Eggs from the farmers' market are as fresh as you can get, generally laid within a week of purchase, said Lindsey Morris Carpenter, whose Grassroots Farm in Green County, Wisconsin offers egg CSA shares to customers in Illinois and Wisconsin. Though state requirements vary, most farmers’ market eggs are date-marked as well.

"Ideally, if you can buy your eggs directly from the farm, you really will be getting the freshest eggs," Carpenter said. "You'll wonder if there's seasoning on the egg just because there's so much flavor."

Come to terms with egg lingo.

Eggs can carry all sorts of labels, but for a few exceptions, there's little oversight of such terms and thus not much weight to them.

"Certified Organic" is the only label regulated by the USDA. It means eggs are from uncaged hens with access to the outdoors and an organic diet free of antibiotics and pesticides. If you're in doubt or feeling label overload, look for this label, advises Bill Muldoon, an egg producer at Organic Valley Co-Op in Lancaster, Wisconsin.

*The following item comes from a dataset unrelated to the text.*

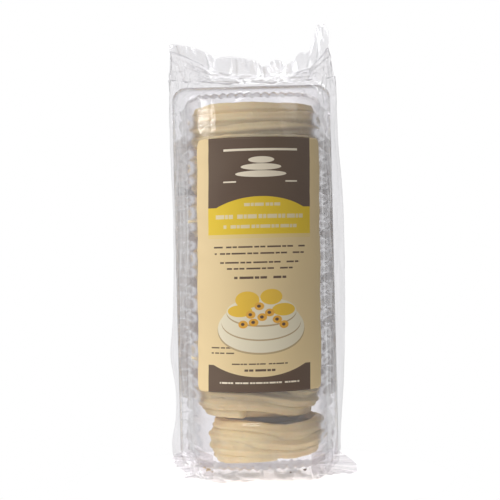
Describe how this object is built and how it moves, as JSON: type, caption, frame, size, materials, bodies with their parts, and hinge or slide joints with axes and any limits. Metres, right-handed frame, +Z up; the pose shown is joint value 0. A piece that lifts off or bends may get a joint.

Two of the more meaningful labels issued by third-party certifiers, "Animal Welfare Approved" and "Certified Humane," cover the treatment and slaughter of animals (though the latter doesn't necessarily guarantee the birds spent time outside).

"Natural, " "cage-free" and "free-range" or "free-roaming" are all unregulated terms with no standard definitions.

Check for cracks

Once you've selected your carton, open it up. It's an obvious but wise move. You want eggs with clean shells and nary a crack.

No bad eggs here

When you get home, store eggs in their carton on a shelf in the refrigerator, not in the egg tray inside the door. Cold air escapes every time you open the door; that's not good for your eggs.

Eggs will keep, refrigerated, for several weeks before quality starts to slide—five weeks, according to the USDA. But remember, "They've been in the store or in storage for a while, at least a couple of weeks before you get them," Simmons said. "I don't know why you'd have a dozen eggs for five weeks anyway."

Muldoon offers this quick freshness test: put the egg in water. A good, fresh egg will sink. An older, still-edible egg will hover. A bad egg will float.